Bolivia's territory is a land of contrasts. You can see treeless landscapes like if life never existed before. Bolivia has abundant diversity of raw metals. Mining is the major industry from Bolivia. Bolivia is one of the most peaceful, secure and inviting countries of South America.

History:
From about 1500 BC, Aymara-speaking Indians, from the mountains from Peru, moved across into the Bolivian Andes and occupied the Altiplano. Around the first centuries AD, the powerful highland culture of Tiahuanaco developed with its religious and political center on the southern shores of Lake Titicaca. Tiahuanaco together with its political counterpart of Huari in the Ayacucho Valley in Peru, developed into a well-organized prosperous and ambitious society. Its influence extended north as far as Ecuador and south to Chile. You can see this in Tiahuanaco relics in museums.

Before the Spanish came to America the Bolivian Altiplano had been incorporated into the Inca Empire as the southern province of Kollasuyu. The Indians, who now live around the Lake Titicaca and speak Quechua, first moved there under an Inca policy of resettling groups of their tribes in the newly conquered colonies, and imposing their language on them.

When the Spaniards defeated the Inca Empire, they called what is Bolivia now, Alto Peru, first under control of Diego de Almagro, then under Gonzalo Pizarro, brother of Francisco Pizarro who was in Peru. They organized an administrative unit called Charcas in 1538, probably attracted by the silver mines, which had been worked in Inca times. Later Pedro de Anzures founded the township of La Plata, later changed to Chuquisaca and finally to Sucre. This town became the administrative, religious and educational center of the eastern Spanish territories.

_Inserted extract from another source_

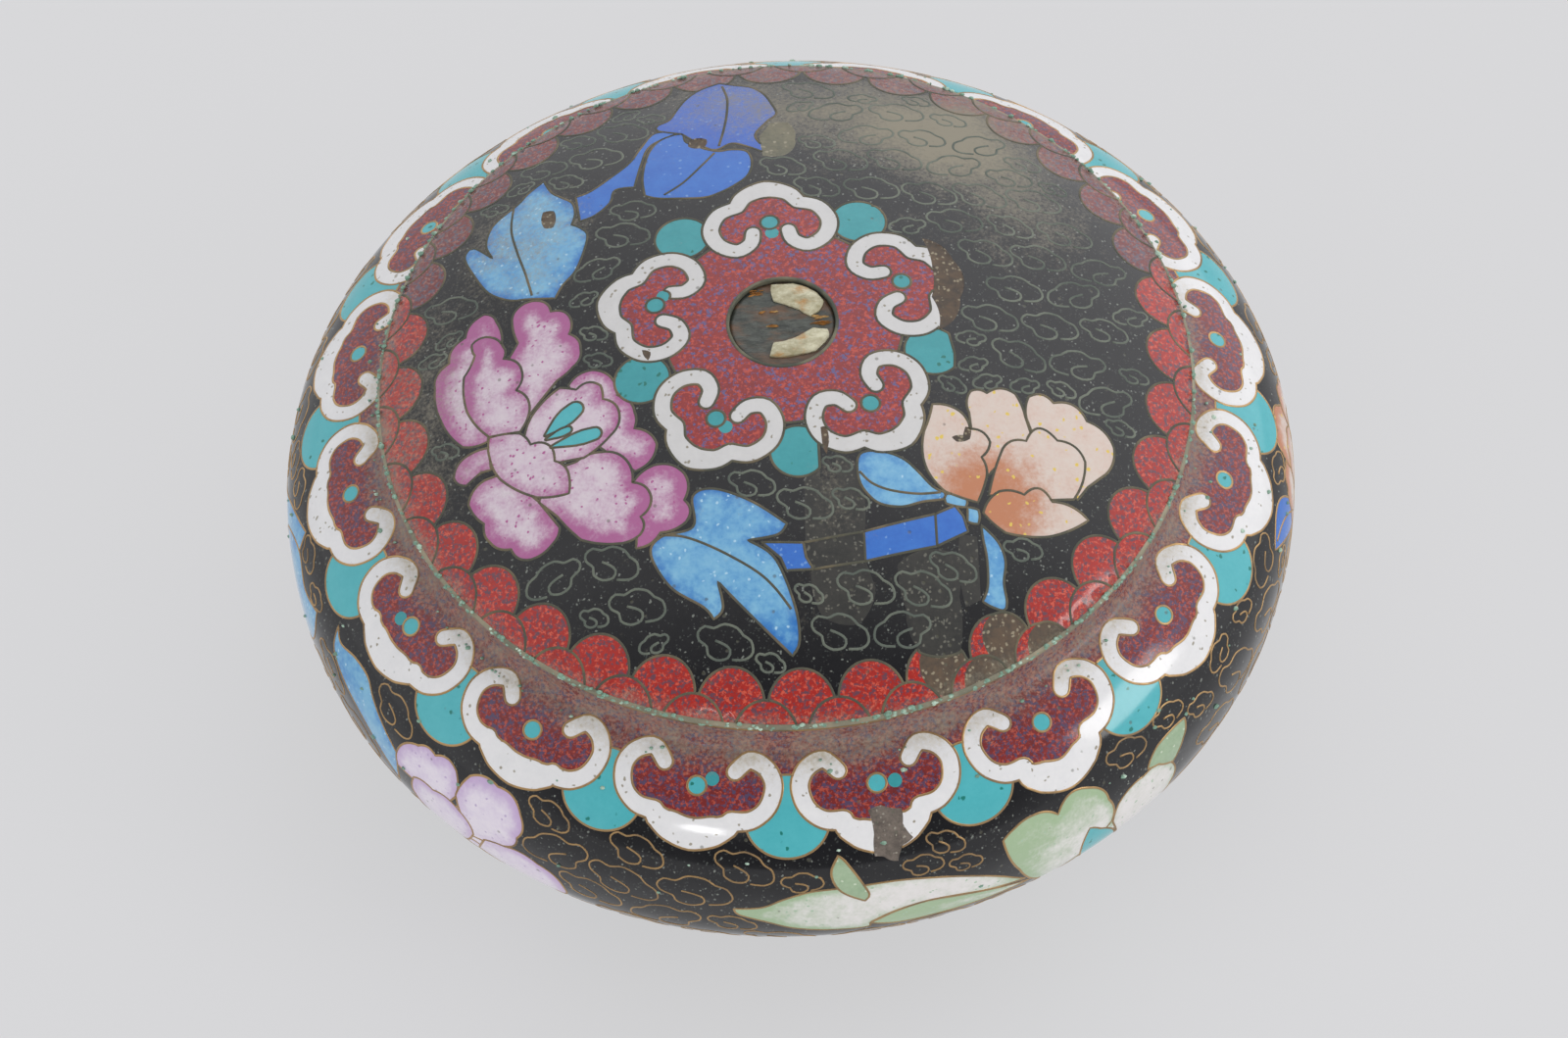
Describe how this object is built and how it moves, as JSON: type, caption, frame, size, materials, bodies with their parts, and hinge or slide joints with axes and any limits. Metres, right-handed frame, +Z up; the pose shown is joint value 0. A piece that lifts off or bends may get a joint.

In 1545 silver was discovered in Potosi, becoming famous for its abundance and quality. The settlement grew fast and became one of the largest cities in America. In 1548, Alonso De Mendoza on the route from Potosi to the pacific coast founded La Paz. In 1574 the Spaniards founded Cochabamba, which became the granary of Bolivia, and Tarija, which housed the fierce, but now extinct, Chiriguano Indians.

In 1781, a futile attempt was made to expel the Spaniards. Some 30 years later, in May 1809, Chuquisaca became the center of the movement for independence. Advance doctrines radiated throughout Spanish America.

In 1824 after 15 years of war, the liberation of Peru from Spanish domination was finally won in the battles of Junin and Ayacucho. However in the Alto Peru (Bolivia) the royalist general Pedro Antonio de Olañeta, still opposed the liberating forces. In 1825 Simon Bolivar sent Jose Antonio de Sucre with an expeditionary force to Alto Peru, defeating Olañeta at the battle of Tumusla. On August 6, 1825, the independence was proclaimed and Alto Peru became the Republic of Bolivia. Bolivar became the first president and Sucre the second.

In 1828, Andres de Santa Cruz took power and influenced by romantic attachments to ancient Inca ideals, formed a confederacy with Peru constituted in 1836. This triggered a protest by Chile whose army defeated Santa Cruz in 1839, breaking the confederacy, and bringing Bolivia into a political chaos. In 1841 Bolivia had three presidents simultaneously. Since then a pattern of military power took Bolivia. Only in 164 years of republican life, 189 governments have run the country.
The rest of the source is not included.